▶ [Your objective]:
Extract, word for word, every line from the one containing "Line(over_flat @ 0, under_flat" through the one containing "obj.data.transform(world)", with both end lines kept.
-- start --
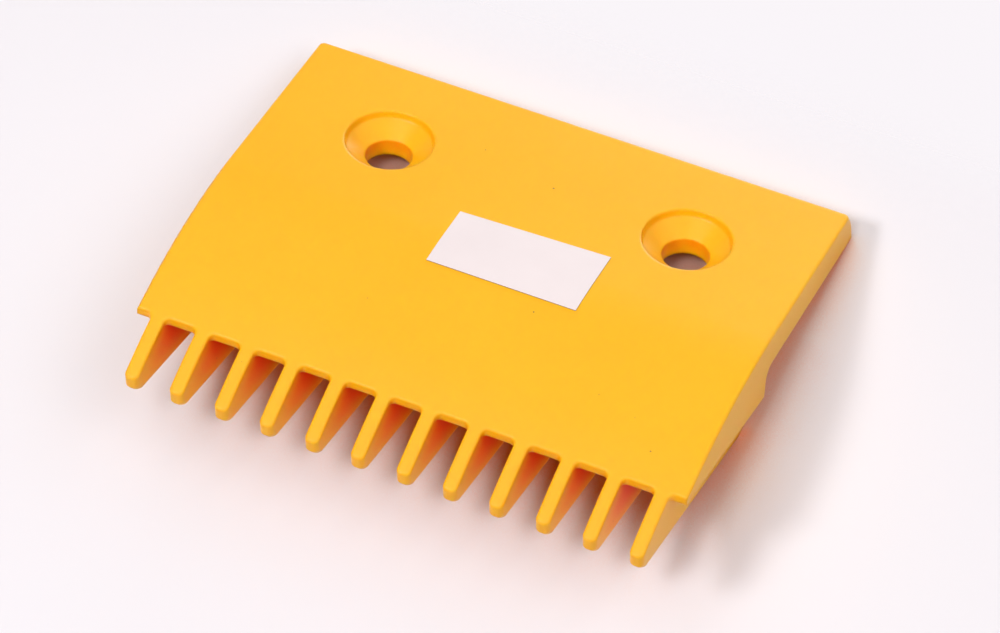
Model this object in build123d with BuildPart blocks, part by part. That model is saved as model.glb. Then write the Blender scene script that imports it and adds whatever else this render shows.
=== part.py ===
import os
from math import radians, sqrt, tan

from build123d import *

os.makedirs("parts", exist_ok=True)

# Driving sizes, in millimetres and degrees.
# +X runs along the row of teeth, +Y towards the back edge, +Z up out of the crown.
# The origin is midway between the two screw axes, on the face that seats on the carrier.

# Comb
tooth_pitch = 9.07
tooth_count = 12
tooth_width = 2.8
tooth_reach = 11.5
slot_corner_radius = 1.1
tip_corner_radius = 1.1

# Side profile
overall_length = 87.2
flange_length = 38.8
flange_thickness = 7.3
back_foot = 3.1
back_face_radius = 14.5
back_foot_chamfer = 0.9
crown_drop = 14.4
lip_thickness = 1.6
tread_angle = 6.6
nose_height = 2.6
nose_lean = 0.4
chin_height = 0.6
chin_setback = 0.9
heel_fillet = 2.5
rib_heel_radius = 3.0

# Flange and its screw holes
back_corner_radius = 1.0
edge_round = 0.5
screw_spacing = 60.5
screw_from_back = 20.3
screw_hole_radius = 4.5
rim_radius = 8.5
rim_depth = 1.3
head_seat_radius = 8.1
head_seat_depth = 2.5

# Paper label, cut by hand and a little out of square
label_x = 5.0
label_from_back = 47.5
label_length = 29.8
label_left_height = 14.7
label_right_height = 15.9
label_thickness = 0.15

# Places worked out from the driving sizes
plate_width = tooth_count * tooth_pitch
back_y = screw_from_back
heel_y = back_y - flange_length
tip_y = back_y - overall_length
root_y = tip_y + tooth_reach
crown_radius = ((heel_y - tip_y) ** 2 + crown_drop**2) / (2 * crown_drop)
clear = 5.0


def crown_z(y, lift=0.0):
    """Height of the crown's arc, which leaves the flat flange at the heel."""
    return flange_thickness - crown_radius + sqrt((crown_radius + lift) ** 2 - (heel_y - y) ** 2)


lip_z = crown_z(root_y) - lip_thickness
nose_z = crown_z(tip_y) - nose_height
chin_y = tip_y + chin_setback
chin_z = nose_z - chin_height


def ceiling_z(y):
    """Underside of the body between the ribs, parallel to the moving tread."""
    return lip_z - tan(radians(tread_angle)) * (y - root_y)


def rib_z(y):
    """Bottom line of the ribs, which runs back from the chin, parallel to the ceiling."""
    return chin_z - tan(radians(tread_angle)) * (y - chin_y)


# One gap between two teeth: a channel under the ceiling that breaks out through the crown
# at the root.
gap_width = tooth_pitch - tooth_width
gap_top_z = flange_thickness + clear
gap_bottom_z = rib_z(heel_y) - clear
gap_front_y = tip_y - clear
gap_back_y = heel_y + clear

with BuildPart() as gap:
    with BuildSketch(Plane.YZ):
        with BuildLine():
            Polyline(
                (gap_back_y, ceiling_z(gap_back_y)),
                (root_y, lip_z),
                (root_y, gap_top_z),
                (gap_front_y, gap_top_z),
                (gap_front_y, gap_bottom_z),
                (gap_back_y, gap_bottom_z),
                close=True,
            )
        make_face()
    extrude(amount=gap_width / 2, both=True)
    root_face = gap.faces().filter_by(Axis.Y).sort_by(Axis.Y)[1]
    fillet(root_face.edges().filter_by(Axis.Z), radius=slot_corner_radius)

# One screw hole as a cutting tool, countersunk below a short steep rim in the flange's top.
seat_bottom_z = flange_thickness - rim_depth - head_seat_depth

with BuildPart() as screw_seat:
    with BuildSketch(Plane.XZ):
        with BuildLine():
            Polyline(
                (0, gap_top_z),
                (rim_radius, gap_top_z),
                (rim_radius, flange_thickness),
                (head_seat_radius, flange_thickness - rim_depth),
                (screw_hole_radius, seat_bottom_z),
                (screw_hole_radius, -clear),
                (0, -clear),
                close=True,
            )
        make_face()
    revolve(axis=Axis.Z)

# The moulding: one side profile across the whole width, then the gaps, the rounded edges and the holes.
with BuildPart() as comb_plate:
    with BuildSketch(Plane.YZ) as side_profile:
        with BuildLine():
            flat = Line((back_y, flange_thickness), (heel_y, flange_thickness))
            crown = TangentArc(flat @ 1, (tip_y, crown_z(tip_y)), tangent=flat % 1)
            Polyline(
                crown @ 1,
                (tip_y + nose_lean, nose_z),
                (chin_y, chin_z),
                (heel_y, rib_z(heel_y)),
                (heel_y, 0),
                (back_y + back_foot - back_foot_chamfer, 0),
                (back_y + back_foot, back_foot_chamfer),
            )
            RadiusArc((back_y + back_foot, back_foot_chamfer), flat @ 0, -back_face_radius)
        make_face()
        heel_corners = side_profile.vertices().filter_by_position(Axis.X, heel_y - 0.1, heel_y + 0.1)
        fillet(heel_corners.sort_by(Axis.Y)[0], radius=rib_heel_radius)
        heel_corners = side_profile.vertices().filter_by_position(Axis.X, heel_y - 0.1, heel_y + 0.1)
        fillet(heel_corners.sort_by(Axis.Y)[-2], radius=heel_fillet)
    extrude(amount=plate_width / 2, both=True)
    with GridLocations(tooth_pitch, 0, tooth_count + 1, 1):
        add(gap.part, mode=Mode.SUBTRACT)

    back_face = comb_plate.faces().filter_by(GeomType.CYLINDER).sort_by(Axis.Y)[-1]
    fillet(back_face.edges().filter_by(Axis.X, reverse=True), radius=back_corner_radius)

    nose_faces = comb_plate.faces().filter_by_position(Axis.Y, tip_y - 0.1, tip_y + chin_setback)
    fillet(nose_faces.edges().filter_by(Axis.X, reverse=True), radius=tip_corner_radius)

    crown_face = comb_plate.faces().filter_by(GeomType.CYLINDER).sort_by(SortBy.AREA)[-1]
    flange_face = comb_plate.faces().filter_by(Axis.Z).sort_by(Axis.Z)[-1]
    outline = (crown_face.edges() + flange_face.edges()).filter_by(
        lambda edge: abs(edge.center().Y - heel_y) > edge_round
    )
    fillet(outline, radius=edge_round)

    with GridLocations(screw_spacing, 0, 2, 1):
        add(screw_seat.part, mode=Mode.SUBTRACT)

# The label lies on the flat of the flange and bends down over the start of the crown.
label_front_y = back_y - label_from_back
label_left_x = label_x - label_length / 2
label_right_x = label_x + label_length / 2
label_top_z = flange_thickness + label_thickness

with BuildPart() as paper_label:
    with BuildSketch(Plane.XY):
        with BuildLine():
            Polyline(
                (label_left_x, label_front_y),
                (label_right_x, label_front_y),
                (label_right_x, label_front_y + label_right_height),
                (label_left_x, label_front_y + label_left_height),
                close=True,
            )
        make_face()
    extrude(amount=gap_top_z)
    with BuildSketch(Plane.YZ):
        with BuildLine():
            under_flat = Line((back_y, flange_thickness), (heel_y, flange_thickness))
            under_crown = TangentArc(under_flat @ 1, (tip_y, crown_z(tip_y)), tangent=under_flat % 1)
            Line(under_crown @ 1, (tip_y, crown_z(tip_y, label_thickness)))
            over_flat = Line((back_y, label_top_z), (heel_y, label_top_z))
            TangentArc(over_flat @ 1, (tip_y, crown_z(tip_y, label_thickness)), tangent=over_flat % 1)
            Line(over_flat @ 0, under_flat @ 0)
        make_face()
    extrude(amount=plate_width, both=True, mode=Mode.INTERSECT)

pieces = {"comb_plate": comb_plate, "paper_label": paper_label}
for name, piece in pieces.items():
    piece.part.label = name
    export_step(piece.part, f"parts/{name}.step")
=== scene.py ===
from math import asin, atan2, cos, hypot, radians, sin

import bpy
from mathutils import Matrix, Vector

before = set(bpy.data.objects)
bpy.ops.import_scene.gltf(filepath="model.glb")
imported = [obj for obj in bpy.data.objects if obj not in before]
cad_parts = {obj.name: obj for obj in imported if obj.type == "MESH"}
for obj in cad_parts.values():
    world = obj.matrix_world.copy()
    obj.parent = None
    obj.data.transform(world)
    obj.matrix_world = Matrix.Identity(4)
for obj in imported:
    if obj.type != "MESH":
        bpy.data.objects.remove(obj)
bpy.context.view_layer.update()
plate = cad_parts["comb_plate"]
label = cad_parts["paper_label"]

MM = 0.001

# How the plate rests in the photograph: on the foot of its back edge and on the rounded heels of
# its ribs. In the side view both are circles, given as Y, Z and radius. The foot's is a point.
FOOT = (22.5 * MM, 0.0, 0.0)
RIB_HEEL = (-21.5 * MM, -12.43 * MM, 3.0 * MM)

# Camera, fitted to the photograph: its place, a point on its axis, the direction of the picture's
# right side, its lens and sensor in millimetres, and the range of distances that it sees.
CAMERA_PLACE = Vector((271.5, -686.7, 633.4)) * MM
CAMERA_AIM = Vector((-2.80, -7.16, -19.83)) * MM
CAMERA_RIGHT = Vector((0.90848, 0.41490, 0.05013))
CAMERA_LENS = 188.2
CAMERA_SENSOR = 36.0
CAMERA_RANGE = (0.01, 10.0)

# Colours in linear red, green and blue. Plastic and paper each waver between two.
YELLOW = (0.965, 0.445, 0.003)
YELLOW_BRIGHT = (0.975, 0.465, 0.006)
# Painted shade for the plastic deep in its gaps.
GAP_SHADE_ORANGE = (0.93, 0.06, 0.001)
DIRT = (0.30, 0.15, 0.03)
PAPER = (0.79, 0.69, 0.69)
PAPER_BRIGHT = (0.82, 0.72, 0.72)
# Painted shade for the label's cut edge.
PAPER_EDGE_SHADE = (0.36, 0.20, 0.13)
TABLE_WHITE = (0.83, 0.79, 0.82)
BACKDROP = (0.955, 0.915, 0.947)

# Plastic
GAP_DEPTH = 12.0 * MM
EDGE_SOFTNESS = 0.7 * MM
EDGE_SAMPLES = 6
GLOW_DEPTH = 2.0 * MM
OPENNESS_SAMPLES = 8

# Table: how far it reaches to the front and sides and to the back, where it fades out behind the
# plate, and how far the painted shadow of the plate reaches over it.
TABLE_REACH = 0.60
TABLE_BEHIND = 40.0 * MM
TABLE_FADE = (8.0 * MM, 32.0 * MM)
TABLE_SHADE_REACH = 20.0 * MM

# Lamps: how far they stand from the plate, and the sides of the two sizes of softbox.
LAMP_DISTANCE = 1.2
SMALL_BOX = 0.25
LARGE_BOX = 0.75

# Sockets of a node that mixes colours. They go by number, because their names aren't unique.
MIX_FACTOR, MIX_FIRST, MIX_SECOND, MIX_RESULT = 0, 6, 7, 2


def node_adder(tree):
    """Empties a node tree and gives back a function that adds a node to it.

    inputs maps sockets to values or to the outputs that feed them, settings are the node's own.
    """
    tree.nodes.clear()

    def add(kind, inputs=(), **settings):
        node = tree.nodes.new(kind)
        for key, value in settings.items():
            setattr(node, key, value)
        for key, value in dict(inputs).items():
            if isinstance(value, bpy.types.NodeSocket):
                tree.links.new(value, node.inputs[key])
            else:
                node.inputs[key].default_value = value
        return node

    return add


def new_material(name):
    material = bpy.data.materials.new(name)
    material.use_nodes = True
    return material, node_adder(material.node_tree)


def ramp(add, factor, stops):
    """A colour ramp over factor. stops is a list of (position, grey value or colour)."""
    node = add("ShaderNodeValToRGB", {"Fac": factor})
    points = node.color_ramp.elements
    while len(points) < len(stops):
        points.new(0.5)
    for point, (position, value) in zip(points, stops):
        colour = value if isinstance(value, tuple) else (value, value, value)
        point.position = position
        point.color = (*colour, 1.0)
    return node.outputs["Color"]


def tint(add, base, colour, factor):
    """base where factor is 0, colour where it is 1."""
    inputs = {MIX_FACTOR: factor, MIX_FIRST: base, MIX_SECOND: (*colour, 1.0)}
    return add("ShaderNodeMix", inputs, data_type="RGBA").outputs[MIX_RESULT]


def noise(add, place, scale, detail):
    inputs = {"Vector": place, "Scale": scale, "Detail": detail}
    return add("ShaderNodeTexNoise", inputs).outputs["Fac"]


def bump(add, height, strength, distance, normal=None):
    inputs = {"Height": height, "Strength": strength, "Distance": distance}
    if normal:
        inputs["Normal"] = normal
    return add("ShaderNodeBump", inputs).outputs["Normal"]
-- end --
▶ [Response for this exercise]:
            Line(over_flat @ 0, under_flat @ 0)
        make_face()
    extrude(amount=plate_width, both=True, mode=Mode.INTERSECT)

pieces = {"comb_plate": comb_plate, "paper_label": paper_label}
for name, piece in pieces.items():
    piece.part.label = name
    export_step(piece.part, f"parts/{name}.step")
=== scene.py ===
from math import asin, atan2, cos, hypot, radians, sin

import bpy
from mathutils import Matrix, Vector

before = set(bpy.data.objects)
bpy.ops.import_scene.gltf(filepath="model.glb")
imported = [obj for obj in bpy.data.objects if obj not in before]
cad_parts = {obj.name: obj for obj in imported if obj.type == "MESH"}
for obj in cad_parts.values():
    world = obj.matrix_world.copy()
    obj.parent = None
    obj.data.transform(world)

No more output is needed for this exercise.